O PP só sobrevive afastado do PSD

Victor Sá Machado recorda o ex-CDS. E defende a existência de um partido da direita democrática

Victor Sá Machado marcou a história do CDS. Assumiu-se desde sempre como homem de esquerda, mesmo quando essa designação era em 1974/75 uma dissonância profunda com o partido que ajudou a construir. Abandonou o partido quando o CDS acabou abrindo caminho ao PP.

Administrador da Fundação Gulbenkian, reduziu a sua intervenção política ao movimento Humanismo e Democracia, que assinou um protocolo político com a Nova Maioria "rosa". Com um olhar distanciado, Sá Machado recorda o antigo CDS e comenta o futuro do PP.

"O partido surge não pelo que era, mas pelo que não era: não era marxista nem socialista. Uma baliza fundamental quando existiam 14 partidos marxistas em Portugal e mesmo o PPD não rejeitava uma leitura marxista. É com este propósito que um grupo de pessoas oriundos do centro-esquerda, do centro-direita, ou da direita mais conservadora, com percursos diferentes, criaram o CDS. A virtude desse pequeno partido foi ter obrigado a revolução, num período muito conturbado, a abrir-se. Muitas vezes sem contar com a solidariedade dos outros partidos." Reconhece que inicialmente havia o convencimento de que o CDS seria o maior partido político português. "Pensávamos que a maioria do povo português era de direita. Uma direita democrática. Não contámos com as consequências do processo revolucionário. A maioria dos portugueses tinham medo da revolução e rapidamente perceberam que seriam melhor protegidos juntando-se aos dois partidos - PS e PSD - que tinham um diálogo mais fácil com a revolução. As diferenças entre nós, a lógica dos medos, a normalização da vida política contribuíram para que o CDS ficasse um pequeno partido." Ironia da história, segundo Sá Machado: "Quando os objectivos do CDS triunfam - fazer de Portugal uma democracia europeia - o partido perde influência." É reconhecida a qualidade da argumentação teórica dos pais do CDS, onde tinha um papel fundamental Adelino Amaro da Costa, mas "o PSD acaba por protagonizar melhor as nossas ideias".

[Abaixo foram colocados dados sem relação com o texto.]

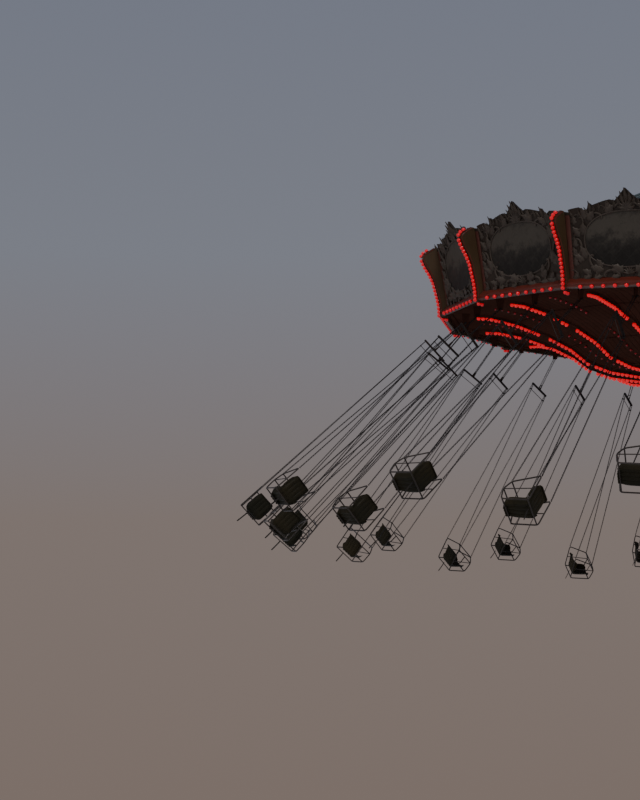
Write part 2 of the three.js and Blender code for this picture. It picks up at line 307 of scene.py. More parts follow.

As relações difíceis do CDS com o seu parceiro natural, o PSD, marcaram os avanços e recuos do partido. "Embora inicialmente se assumisse como partido de esquerda, o PPD-PSD sempre foi de centro-direita", e esta sobreposição ideológica terá determinado o fim do ex-CDS. Paralelamente, numa lógica da sobrevivência, o discurso radicalizou-se à direita, dando fôlego ao PP.

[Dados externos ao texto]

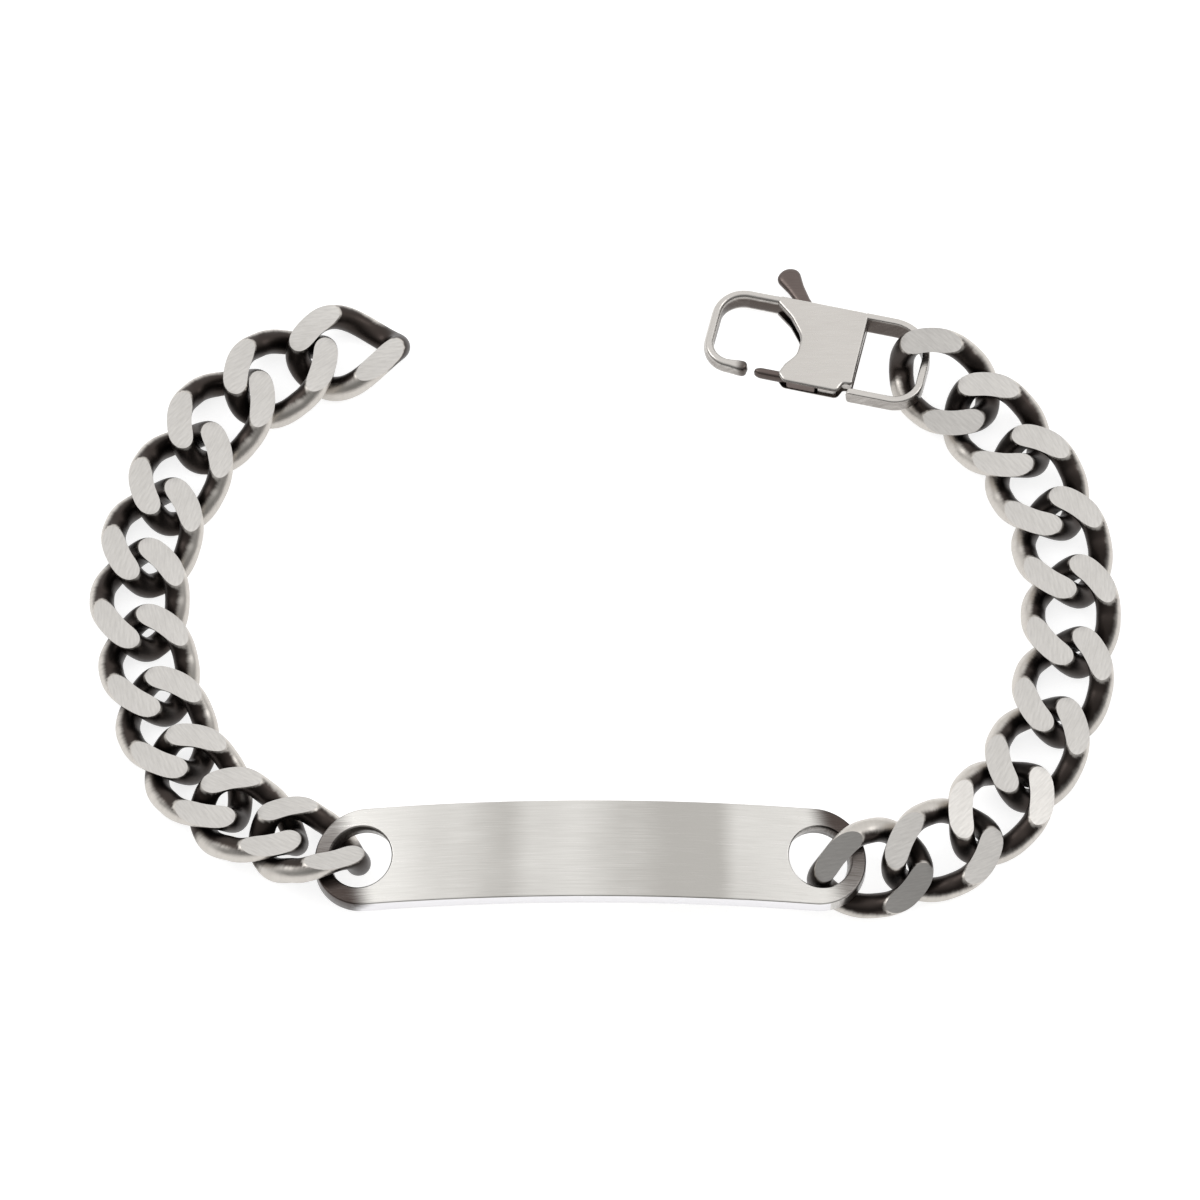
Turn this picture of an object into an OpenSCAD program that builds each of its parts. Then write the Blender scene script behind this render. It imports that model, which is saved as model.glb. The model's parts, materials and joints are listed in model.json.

"O centro político é cada vez mais o espaço dos partidos socialistas e sociais-democratas. Governar é governar ao centro, é resolver aos problemas dos cidadãos, não é fazer utopia." Não prevê a extinção do PP, desde que se continue a assumir como partido de direita, afastado do PSD. "Sendo eu um europeísta, penso que poderá ser útil que a crítica à Europa e temas como a segurança, o aborto ou a soberania nacional sejam defendidos por um partido de direita democrático, que faz parte do sistema e apresenta as suas propostas no Parlamento. Seria perigoso que estas bandeiras caíssem nas mãos de uma direita antidemocrática, tipo Le Pen."

Viagem ao passado

JULHO 1974. É fundado o Centro Democrático Social (CDS). Entre os fundadores, Freitas do Amaral, Amaro da Costa, Basílio Horta.

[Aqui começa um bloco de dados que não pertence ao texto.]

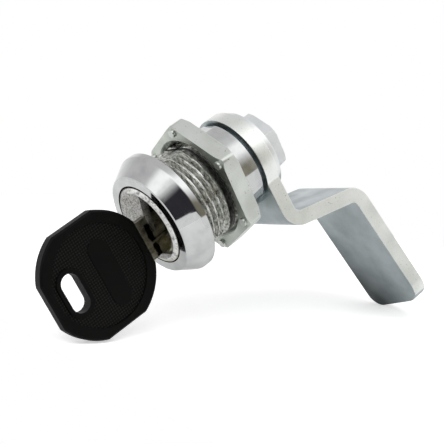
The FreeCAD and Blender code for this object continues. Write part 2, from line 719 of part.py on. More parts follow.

ABRIL 1975. Eleições para a Constituinte. CDS tem 7,6 por cento, 16 deputados.

ABRIL 1976. Eleições para a Assembleia da República, CDS tem 16 por cento, e 41 deputados. Terceira força política.

JANEIRO 1978. Através de acordo com PS, CDS ganha três ministros no Governo presidido por Mário Soares. Demitem-se em Agosto, cai o Governo.

JULHO 1979. Constitui com PSD e PPM a Aliança Democrática.

SETEMBRO 1981. CDS participa com 16 elementos no VIII Governo Constitucional, o terceiro AD, segundo presidido por Pinto Balsemão. Freitas é vice-primeiro-ministro.

ABRIL 1986. Lucas Pires demite-se com a derrota do CDS nas legislativas e é convocado congresso extraordinário. Adriano Moreira é o novo líder. Renasce a direita no CDS.

MARÇO 1992. Freitas abandona a presidência. O X Congresso elege Monteiro, que "varre" os órgãos dos históricos.

MARÇO 1996. O congresso do "café". Monteiro ameaça sair. Portas surgiu, viu, e venceu, com discurso ovacionado.